There’s a very similar law when it comes to loudspeakers:

A loudspeaker might be inherently efficient (Loud), it might reproduce useful low-frequency information (Low), and it might be compact in size (Little). You can’t get more than two of those things to happen at once.

By way of example, let’s take a gander at the high-frequency horn section in your typical, full-range, live-sound box. In all likelihood, it produces quite a bit of SPL with not very much power – lots of affordable, high-frequency compression drivers won’t handle more than 50 watts of continuous input. Heck, some can barely manage 20! The driver is quite small, especially when compared to a 12″ or 15″ cone.

Loud and little is 100% within that driver’s wheelhouse, but it won’t go low.

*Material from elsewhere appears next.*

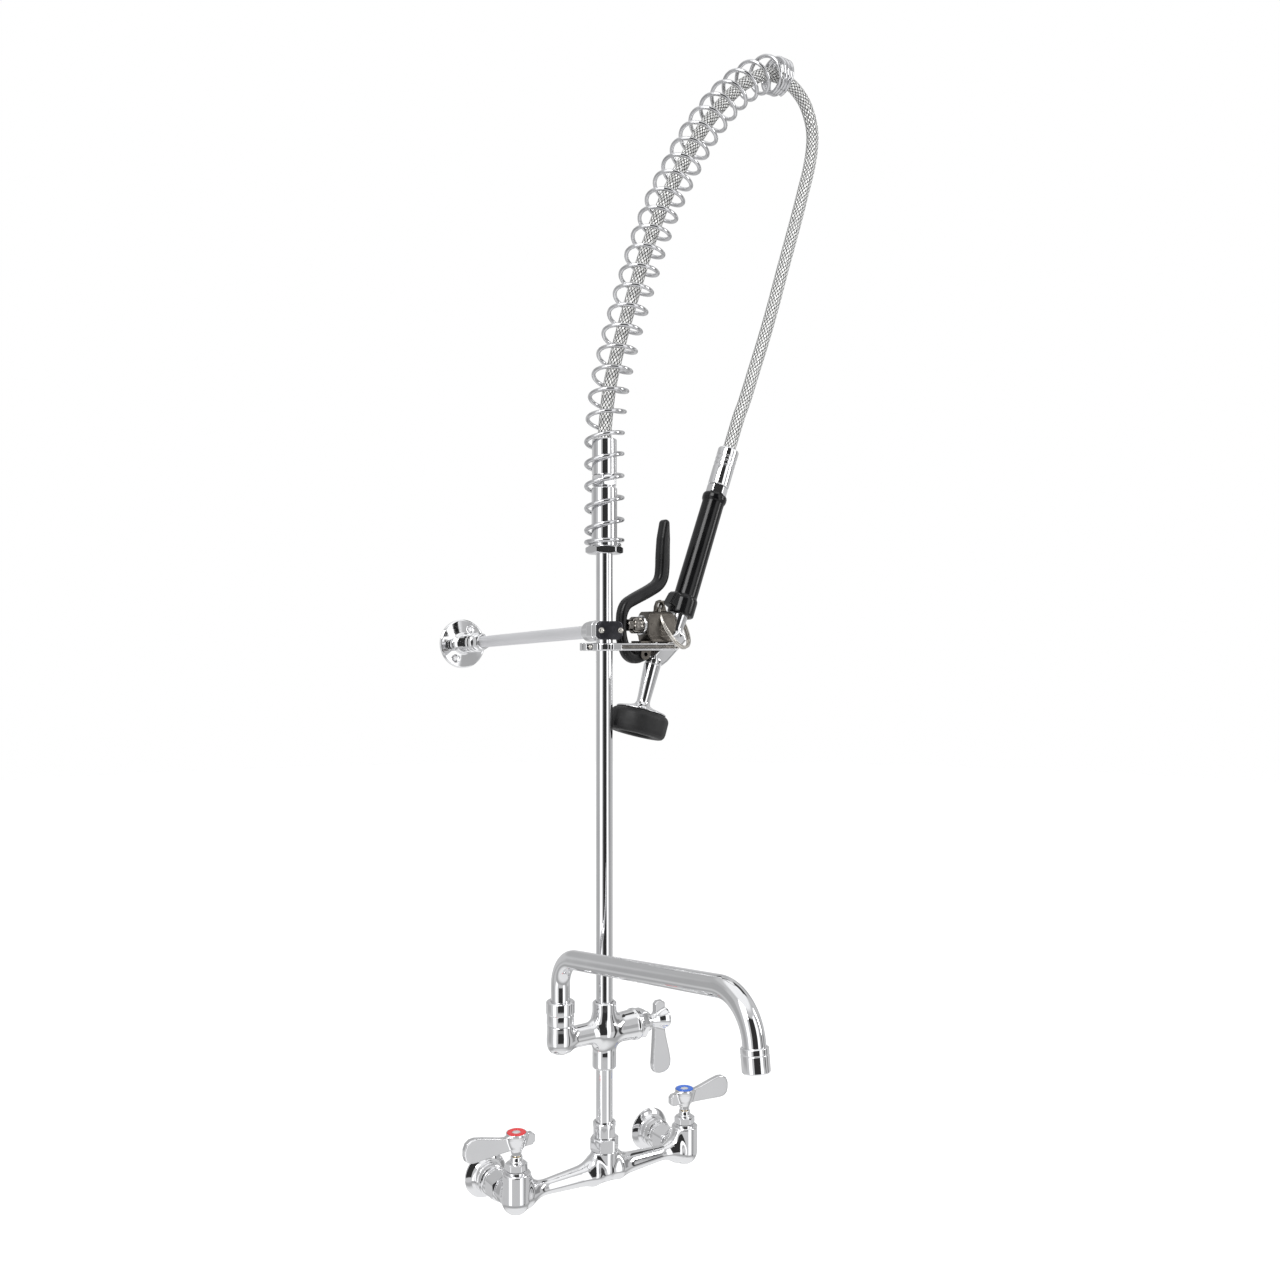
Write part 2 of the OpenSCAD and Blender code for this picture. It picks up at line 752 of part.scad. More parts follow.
module valve_body() {
  elbow_at = [87.5, 549];
  run_v = elbow_at - nozzle_top;
  run_l = norm(run_v);
  run_a = atan2(run_v[0], run_v[1]);
  color("gray") difference() {
    union() {
      at_grip() rod(waterway_r, 0, grip_length);
      at_grip() rod(7.2, -22, 1);
      at_riser() {
        upright(2 * block_half)
          polygon([[block_x, block_low], [block_x, 570], [53, 577], [77, 577], [86, 571],
                   [90, 560], [88, block_low]]);
        upright(8) polygon([[62, 575], [63, 582], [75, 582], [78, 575]]);
        translate([lug[0], 0, lug[1]]) rotate([90, 0, 0]) cylinder(h = 8, r = 6, center = true);
        for (s = [-1, 1]) {
          translate([0, s * 8.5, 0]) upright(2.4) {
            polygon([[39, block_low + 2], [39.5, 530], [50.5, 530], [58, block_low + 2]]);
            translate(pivot) circle(5.8);
          }
        }
        translate([nozzle_top[0], 0, nozzle_top[1]]) rotate([0, run_a, 0]) cylinder(h = run_l, r = 8.4);
        translate([nozzle_top[0], 0, nozzle_top[1]]) sphere(8.6);
        translate([elbow_at[0], 0, elbow_at[1]]) sphere(8.6);
      }
      at_nozzle() rod(8.4, 0, 8);
    }
    at_grip() rod(5, -21, grip_length + 1);
    at_riser() {
      translate([nozzle_top[0], 0, nozzle_top[1]]) rotate([0, run_a, 0]) cylinder(h = run_l, r = 4.5);
      translate([30, 0, stem_z]) rotate([0, 90, 0]) cylinder(h = 50, r = 6.5);
      translate([pivot[0], 0, pivot[1]]) rotate([90, 0, 0]) cylinder(h = 30, r = 2.52, center = true);
      translate([lug[0], 0, lug[1]]) rotate([90, 0, 0]) cylinder(h = 30, r = 3.6, center = true);
    }
    at_nozzle() rod(4.6, -1, 8);
    at_nozzle() rod(10, 6, 12);
  }
}

valve_stem_r = 4.6;
module valve_bonnet() {
  x0 = 32;
  color("dimgray") translate([0, -stem_reach, stem_z]) rotate([0, 90, 0]) difference() {
    union() {
      translate([0, 0, x0]) cylinder(h = 12, r = 9, $fn = 12);
      rod(10.4, 44, block_x);
      rod(6.4, block_x, 54);
    }
    rod(valve_stem_r + run, x0 - 1, 55);
  }
}

module valve_stem() {
  color("khaki") translate([0, -stem_reach, stem_z]) rotate([0, 90, 0]) {
    rod(valve_stem_r, 26, 56);
    rod(3, 56, 66);
    rod(5.6, 66, 69);
  }
}

// conical return spring, seated at the far end of the stem's bore
module return_spring() {
  color("silver") translate([0, -stem_reach, stem_z]) rotate([0, 90, 0]) tube(5.2, 4, 74.2, 80);
}

lever_w = 14;
lever_line = [[45, 532, 8], [34, 528.5, 5.2], [25.5, 537, 4.6], [21.4, 550, 4.2], [21.4, 570, 4.2],
              [27, 583.5, 5.4], [64, 603.3, 5.8], [71.8, 614, 6], [75, 670, 6.2]];
// bar of changing width through the points of lever_line, with round joints
module squeeze_lever() {
  color("black") at_riser() difference() {
    upright(lever_w) {
      for (p = lever_line) {
        translate([p[0], p[1]]) circle(p[2]);
      }
      for (i = [0:len(lever_line) - 2]) {
        a = lever_line[i];
        b = lever_line[i + 1];
        n = unit([b[1] - a[1], a[0] - b[0]]);
        polygon([[a[0], a[1]] + a[2] * n, [b[0], b[1]] + b[2] * n,
                 [b[0], b[1]] - b[2] * n, [a[0], a[1]] - a[2] * n]);
      }
    }
    translate([pivot[0], 0, pivot[1]]) rotate([90, 0, 0]) cylinder(h = 30, r = 2.5 + run, center = true);
  }
}

module lever_pin() {
  color("silver") translate([pivot[0], -stem_reach, pivot[1]]) rotate([90, 0, 0])
    cylinder(h = 19.4, r = 2.5, center = true);
}

// ring of two turns of wire, hung through the lug and round the neck of the valve
module hold_ring() {
  color("silver") translate([lug[0], -stem_reach, lug[1]]) rotate([0, ring_slope, 0])
    translate([ring_r, 0, 0]) rotate_extrude() {
      for (s = [-1, 1]) {
        translate([ring_r, s * 1.3]) circle(ring_wire_r, $fn = 24);
      }
    }
}

bumper_at = nozzle_l;
module nozzle() {
  color("silver") at_nozzle() difference() {
    union() {
      rod(7, 6, bumper_at + 4);
      rotate_extrude()
        polygon([[0, bumper_at - 8], [7, bumper_at - 8], [9, bumper_at - 3], [15, bumper_at - 1.5],
                 [15, bumper_at], [0, bumper_at]]);
    }
    rod(4.5, 5, bumper_at + 5);
  }
}

module bumper() {
  edge = 7;
  r = bumper_d / 2;
  top = bumper_at;
  low = bumper_at + bumper_t;
  color("#202020") at_nozzle() difference() {
    rotate_extrude()
      polygon(concat([[0, top], [r - edge, top]],
                     [for (a = [75:-15:0]) [r - edge + edge * cos(a), top + edge - edge * sin(a)]],
                     [for (a = [0:15:75]) [r - edge + edge * cos(a), low - edge + edge * sin(a)]],
                     [[r - edge, low], [0, low]]));
    rod(7.05, top - 1, top + 6);
    rod(17, top + 5, low + 1);
  }
}

module spray_face() {
  color("silver") at_nozzle() difference() {
    union() {
      rod(16.9, bumper_at + 5, bumper_at + 9);
      rod(12, bumper_at + 8, bumper_at + 14);
    }
    for (a = [0:45:315]) {
      rotate([0, 0, a]) translate([8.5, 0, 0]) rod(1, bumper_at + 3, bumper_at + 15);
    }
    rod(1, bumper_at + 3, bumper_at + 15);
  }
}

mixing_body();
hot_inlet_flange();
cold_inlet_flange();
hot_coupling_nut();
cold_coupling_nut();
coupling_washers();
hot_cartridge();
cold_cartridge();
hot_bonnet();
cold_bonnet();
hot_stem();
cold_stem();
hot_handle();
cold_handle();
hot_handle_screw();
cold_handle_screw();
hot_index();
cold_index();
union_nut();
union_adapter();
lower_nipple();
addon_body();
addon_cartridge();
addon_bonnet();
addon_stem();
addon_handle();
addon_handle_screw();
swivel_nut();
swivel_seal();
spout_tube();
aerator_shell();
aerator_screen();
riser_pipe();
spring_nut();
hose_adapter();
upper_ferrule();
hose();
overhead_spring();
hook_fork();
hook_screw();
bracket_hub();
bracket_plate();
bracket_screws();
bracket_rod();
rod_collar();
wall_flange();
lower_ferrule();
grip_nut();
grip();
valve_body();
valve_bonnet();
valve_stem();
return_spring();
squeeze_lever();
lever_pin();
hold_ring();
nozzle();
bumper();
spray_face();
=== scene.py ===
import json
import math
import bpy
import numpy as np
from mathutils import Matrix, Vector


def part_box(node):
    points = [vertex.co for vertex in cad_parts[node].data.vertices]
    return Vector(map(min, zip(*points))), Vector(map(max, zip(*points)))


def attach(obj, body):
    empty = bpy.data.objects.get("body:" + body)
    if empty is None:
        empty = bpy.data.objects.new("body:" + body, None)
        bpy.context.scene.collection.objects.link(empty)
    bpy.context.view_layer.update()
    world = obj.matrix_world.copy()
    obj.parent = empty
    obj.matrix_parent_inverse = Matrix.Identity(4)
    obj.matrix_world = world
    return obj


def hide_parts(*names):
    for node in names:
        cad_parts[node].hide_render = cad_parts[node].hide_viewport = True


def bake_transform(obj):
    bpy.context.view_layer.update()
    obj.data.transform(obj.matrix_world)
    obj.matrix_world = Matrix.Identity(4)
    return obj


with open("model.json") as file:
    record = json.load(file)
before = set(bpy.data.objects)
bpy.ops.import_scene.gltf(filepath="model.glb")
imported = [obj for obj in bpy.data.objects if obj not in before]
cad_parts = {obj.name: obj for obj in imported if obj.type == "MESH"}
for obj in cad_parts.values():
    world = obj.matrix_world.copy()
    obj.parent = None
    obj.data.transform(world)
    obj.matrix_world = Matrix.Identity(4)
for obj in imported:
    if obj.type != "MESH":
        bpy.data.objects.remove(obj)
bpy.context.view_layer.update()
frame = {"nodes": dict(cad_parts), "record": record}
record = frame["record"]
nodes = frame["nodes"]
mm = 0.001
print("frame loaded:", len(nodes), "nodes")


def middle(node):
    low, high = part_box(node)
    return (low + high) / 2 / mm


riserX, riserY, _ = middle("riser_pipe")
hotX = middle("hot_stem")[0]
coldX = middle("cold_stem")[0]
addonZ = middle("addon_stem")[2]
stemZ = middle("valve_stem")[2]
swivelX = middle("swivel_nut")[0]


# camera
camera = {
    "place": (-0.652, -1.100, 0.547),
    "heading": -34.0,   # degrees from looking straight at the wall
    "lens": 33.47,
}


def makeCamera():
    data = bpy.data.cameras.new("viewCamera")
    data.lens = camera["lens"]
    data.sensor_width = 36
    view = bpy.data.objects.new("viewCamera", data)
    view.location = camera["place"]
    view.rotation_euler = (math.radians(90), 0, math.radians(camera["heading"]))
    bpy.context.scene.collection.objects.link(view)
    bpy.context.scene.camera = view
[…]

If it did, there wouldn’t be a low-frequency driver in the cabinet. To prevent that itty-bitty compression driver from being wrecked, a high-pass crossover filter is needed. The corner frequency of that filter might be up at 2.5 kHz or so. There’s nobody on Earth who would confuse the high-midrange/ high-frequency transition zone for “lows.”

The above is fairly intuitive for most, but it can be a bit easier to get bamboozled when you see a big driver. An 18″ driver must be able to make really low-frequency material at high volume, right? Well…maybe. The box that driver is sitting in is a HUGE part of the equation; A large-diameter diaphragm isn’t enough. The smaller the box gets, the more power you have to dump into the driver to get the really deep material to play “loud.” Past a certain point, things get ridiculous in one way or another, which includes the unbridled hilarity of cooking the voice coil or destroying the suspension.

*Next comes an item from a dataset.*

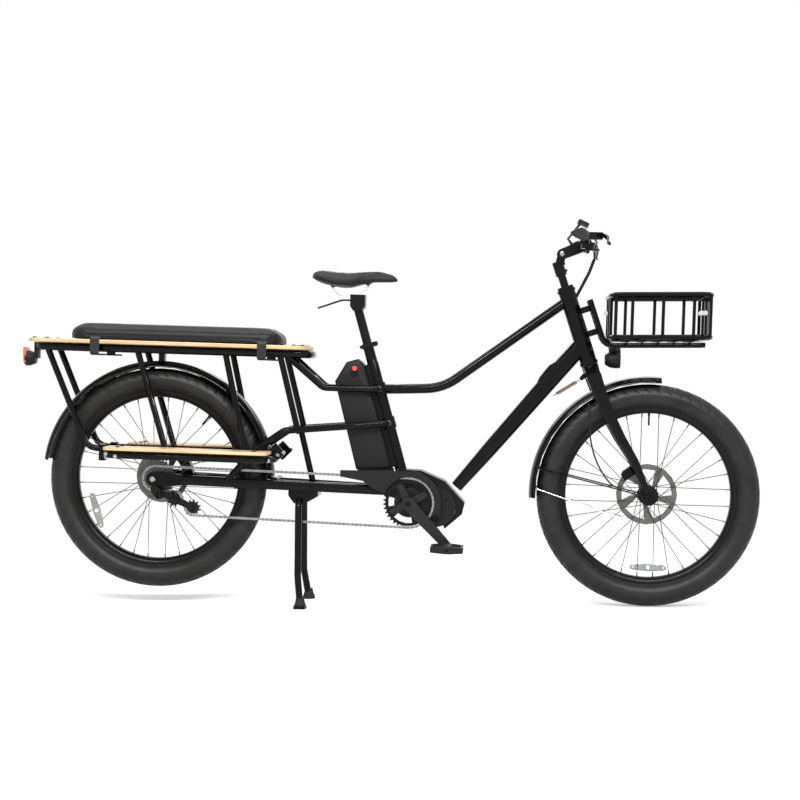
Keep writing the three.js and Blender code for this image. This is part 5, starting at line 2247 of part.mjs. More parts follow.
// The wrapped cable bundle from the handlebar down past the head tube, with its hoses to the levers
function bundleRoute() {
  const bar = barCentre();
  return [
    shifted(bar, BUNDLE_AHEAD, -BUNDLE_DROP),
    shifted(bar, BUNDLE_AHEAD / 2, -2 * BUNDLE_DROP),
    onHead(HEAD_TUBE_RADIUS / 2, HEAD_TUBE_END - BUNDLE_DROP),
  ];
}

// One hose, from the top of the bundle along under the bar to the inner end of a lever body
function leverHose(side) {
  const bar = barCentre();
  const lever = barPoint(side, LEVER_CLAMP_Y);
  const end = LEVER_CLAMP_Y - (LEVER_CLAMP_WIDTH + LEVER_BODY_WIDTH) / 2 - SEAT_GAP;
  return tube(rounded([
    shifted(bar, BUNDLE_AHEAD, -BUNDLE_DROP - BUNDLE_RADIUS, side * SEAT_GAP),
    shifted(bar, BUNDLE_AHEAD, -BUNDLE_DROP / 2, side * BAR_BEND_Y / 2),
    shifted(bar, BUNDLE_AHEAD, 0, side * BAR_RISE_Y),
    at(lever.x + LEVER_BODY_AHEAD * HOSE_SHARE, lever.z, side * (end - OVERRUN)),
    at(lever.x + LEVER_BODY_AHEAD * HOSE_SHARE, lever.z, side * end),
  ], BUNDLE_DROP, 2), HOSE_RADIUS, 6);
}

function cableBundle() {
  const bundle = tube(rounded(bundleRoute(), BUNDLE_DROP, 3), BUNDLE_RADIUS, TUBE_SIDES);
  return join([largest(cut(bundle, headTubeBlank(SEAT_GAP))), ...SIDES.map(leverHose)]);
}

const model = new THREE.Group();
const bike = new THREE.Group();
bike.rotation.y = PITCH;
model.add(bike);

add(bike, 'head_tube', headTube(), glossPaint());
add(bike, 'top_tube', topTube(), glossPaint());
add(bike, 'down_tube', downTube(), glossPaint());
add(bike, 'seat_tube', seatTube(), glossPaint());
add(bike, 'motor_bracket', motorBracket(), glossPaint());
add(bike, 'drive_unit', driveUnit(), satinBlack());
add(bike, 'chainstays', chainstays(), glossPaint());
add(bike, 'rack_rail', rackRail(), glossPaint());
add(bike, 'upper_stays', upperStays(), glossPaint());
add(bike, 'lower_stays', lowerStays(), glossPaint());
add(bike, 'deck_board', deckBoard(), plywood());
add(bike, 'seat_pad', seatPad(), blackVinyl());
add(bike, 'tail_light', tailLight(), satinBlack());
add(bike, 'rear_fender', rearFender(), glossPaint());
add(bike, 'chain_guard', chainGuard(), satinBlack());
add(bike, 'battery', battery(), satinBlack());
add(bike, 'battery_button', batteryButton(), redPlastic());
add(bike, 'seatpost', seatpost(), satinBlack());
add(bike, 'saddle', saddle(), blackVinyl());
add(bike, 'clamp_lever', clampLever(), satinBlack());
add(bike, 'kickstand', kickstand(), glossPaint());
for (const side of SIDES) {
  add(bike, `rack_side_${sideName(side)}`, rackSide(side), glossPaint());
  add(bike, `footboard_${sideName(side)}`, footboard(side), plywood());
}

const frontGroup = new THREE.Group();
frontGroup.position.copy(FRONT_AXLE);
bike.add(frontGroup);
add(frontGroup, 'front_tyre', tyre(), blackRubber());
add(frontGroup, 'front_wheel', frontWheel(), satinBlack());
add(frontGroup, 'front_rotor', rotor(FRONT_ROTOR_RADIUS, FRONT_ROTOR_Y), brightMetal());
add(bike, 'rear_tyre', tyre(), blackRubber());
add(bike, 'rear_wheel', rearWheel(), satinBlack());
add(bike, 'rear_rotor', rotor(REAR_ROTOR_RADIUS, REAR_ROTOR_Y), brightMetal());
add(bike, 'cassette', cassette(), brightMetal());
add(bike, 'chainring', chainring(), satinBlack());
add(bike, 'chain', chain(), brightMetal());
add(bike, 'guide_pulley', pulley(guidePulley()), matteBlack());
add(bike, 'tension_pulley', pulley(tensionPulley()), matteBlack());
add(bike, 'derailleur_body', derailleurBody(), satinBlack());
add(bike, 'derailleur_link', derailleurLink(), satinBlack());
add(bike, 'derailleur_knuckle', derailleurKnuckle(), satinBlack());
add(bike, 'derailleur_cage', derailleurCage(), satinBlack());
for (const side of SIDES) {
  add(bike, `crank_${sideName(side)}`, crank(side), satinBlack());
  add(bike, `pedal_${sideName(side)}`, pedal(side), satinBlack());
}
add(bike, 'fork', fork(), glossPaint());
add(bike, 'front_fender', frontFender(), glossPaint());
add(bike, 'steering_spring', steeringSpring(), brightMetal());
add(bike, 'stem_riser', stemRiser(), satinBlack());
add(bike, 'stem_arm', stemArm(), satinBlack());
add(bike, 'handlebar', handlebar(), satinBlack());
add(bike, 'shift_lever', shiftLever(), satinBlack());
add(bike, 'display', display(), satinBlack());
for (const side of SIDES) {
  add(bike, `grip_${sideName(side)}`, grip(side), blackRubber());
  add(bike, `brake_lever_${sideName(side)}`, brakeLever(side), satinBlack());
}
add(bike, 'front_carrier', frontCarrier(), satinBlack());
add(bike, 'front_basket', basket(), satinBlack());
add(bike, 'headlamp', headlamp(), satinBlack());
add(bike, 'cable_bundle', cableBundle(), blackRubber());

// The origin is the middle of the box at floor height
const bounds = new THREE.Box3().setFromObject(model, true);
const middle = bounds.getCenter(new THREE.Vector3());
bike.position.set(-middle.x, -middle.y, -bounds.min.z);

export default model;
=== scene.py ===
"""Looks of the longtail cargo bicycle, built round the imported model. Metres, +X forward, +Z up."""

import json
from math import asin, atan2, ceil, cos, exp, pi, radians, sin

import bmesh
import bpy
import numpy as np
from mathutils import Matrix, Vector
from mathutils.bvhtree import BVHTree


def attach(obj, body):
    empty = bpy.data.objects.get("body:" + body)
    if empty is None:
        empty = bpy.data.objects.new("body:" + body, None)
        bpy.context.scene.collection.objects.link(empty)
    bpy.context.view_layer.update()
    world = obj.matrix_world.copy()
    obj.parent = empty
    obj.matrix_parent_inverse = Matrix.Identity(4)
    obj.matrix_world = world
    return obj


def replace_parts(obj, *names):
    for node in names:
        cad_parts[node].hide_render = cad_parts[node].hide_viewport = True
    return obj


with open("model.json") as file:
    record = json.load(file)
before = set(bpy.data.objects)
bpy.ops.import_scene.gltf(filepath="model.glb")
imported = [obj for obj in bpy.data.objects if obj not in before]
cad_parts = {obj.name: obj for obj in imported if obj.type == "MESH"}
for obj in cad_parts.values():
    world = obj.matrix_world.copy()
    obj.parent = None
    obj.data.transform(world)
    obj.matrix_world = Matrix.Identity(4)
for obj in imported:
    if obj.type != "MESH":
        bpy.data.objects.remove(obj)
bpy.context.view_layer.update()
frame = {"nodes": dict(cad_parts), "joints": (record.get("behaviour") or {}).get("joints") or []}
NODES = frame["nodes"]
JOINTS = {joint["name"]: joint for joint in frame["joints"]}

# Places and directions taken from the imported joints
REAR_AXLE, FRONT_AXLE, CRANK_AXLE, GUIDE_PULLEY, TENSION_PULLEY, STEM_PIVOT = (
    Vector(JOINTS[name]["pos_m"]) for name in ("rear_wheel_spin", "front_wheel_spin", "crank_turn",
                                               "guide_pulley_spin", "tension_pulley_spin", "stem_tilt"))
UP = Vector(JOINTS["derailleur_link_swing"]["axis"]).normalized()
AHEAD = Vector((UP.z, 0, -UP.x))
ACROSS = Vector((0, 1, 0))
FLOOR_AHEAD = Vector((1, 0, 0))
FLOOR_UP = Vector((0, 0, 1))
RIGHT, LEFT = -1, 1
SIDES = ((RIGHT, "right"), (LEFT, "left"))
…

A compact subwoofer is highly unlikely to do a whole lot for you below about 50 Hz. Forty Hz might be doable at “half power” if the manufacturer is using a bandpass design for the box. (A bandpass design is great in a small frequency range, and terrible everywhere else – which is perfectly fine for a subwoofer.)

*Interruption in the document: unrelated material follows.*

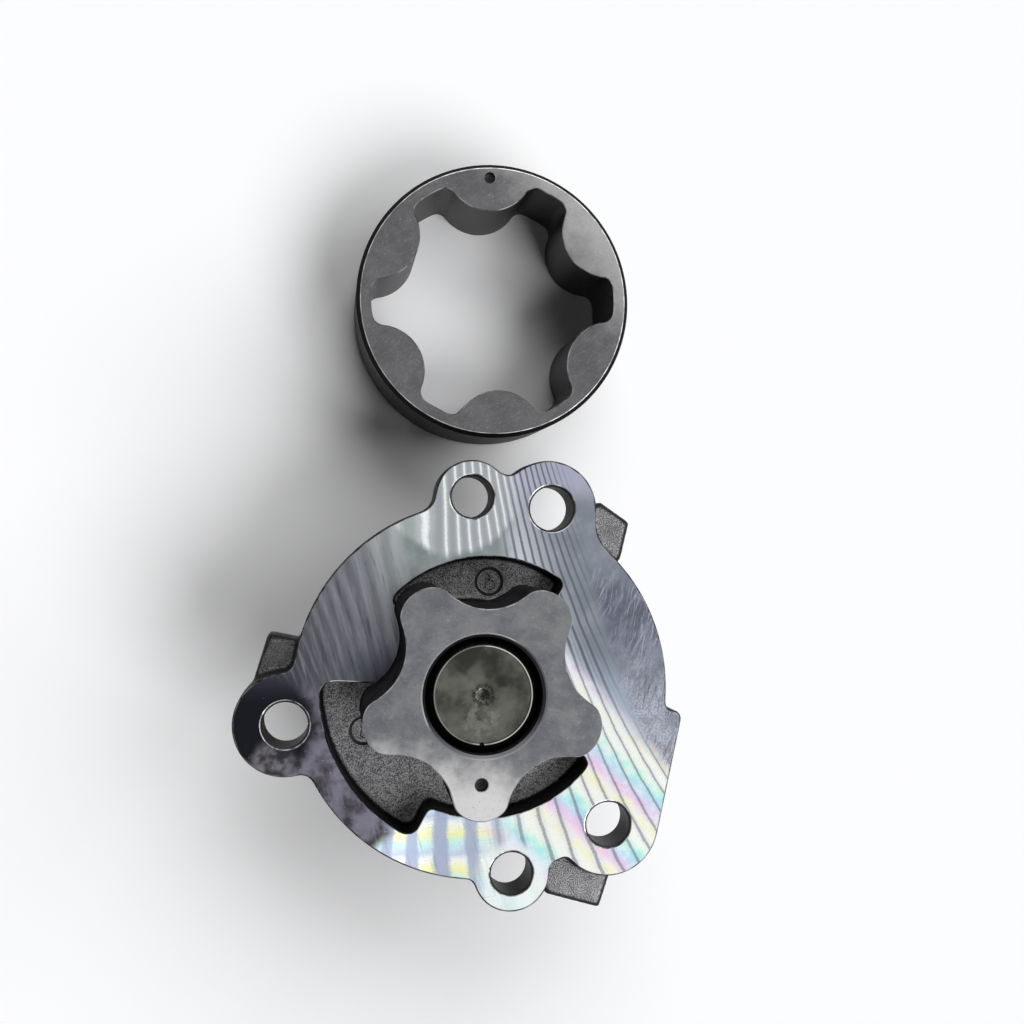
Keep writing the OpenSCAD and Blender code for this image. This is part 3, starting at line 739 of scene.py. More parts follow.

You have to decide on what you actually need, versus what you think you need.

For rock-band reinforcement, really deep bass actually isn’t a top requirement. Mostly, what we need is high output, though not so high that we run the whole audience out of the room. I haven’t really cared about anything below 50 Hz for a long time, especially because large SPL at low frequency is what annoys the “neighbors” the most easily. “Varsity-Level” EDM, on the other hand, can be HIGHLY dependent on very, very low frequency information (35 Hz or even lower) that has to be at levels exceeding 110 dB SPL C, slow-average. Doing that in a reasonable way demands bigger boxes, or several truckloads of smaller boxes.

So, when you’re out shopping for low-frequency loudspeakers, be wary of anything that claims to be effective for concert sound below 50 Hz, while also fitting easily into the trunk of a compact car. If a single box is going to play low AND loud without a staggering amount of amplifier power, it just can’t be little.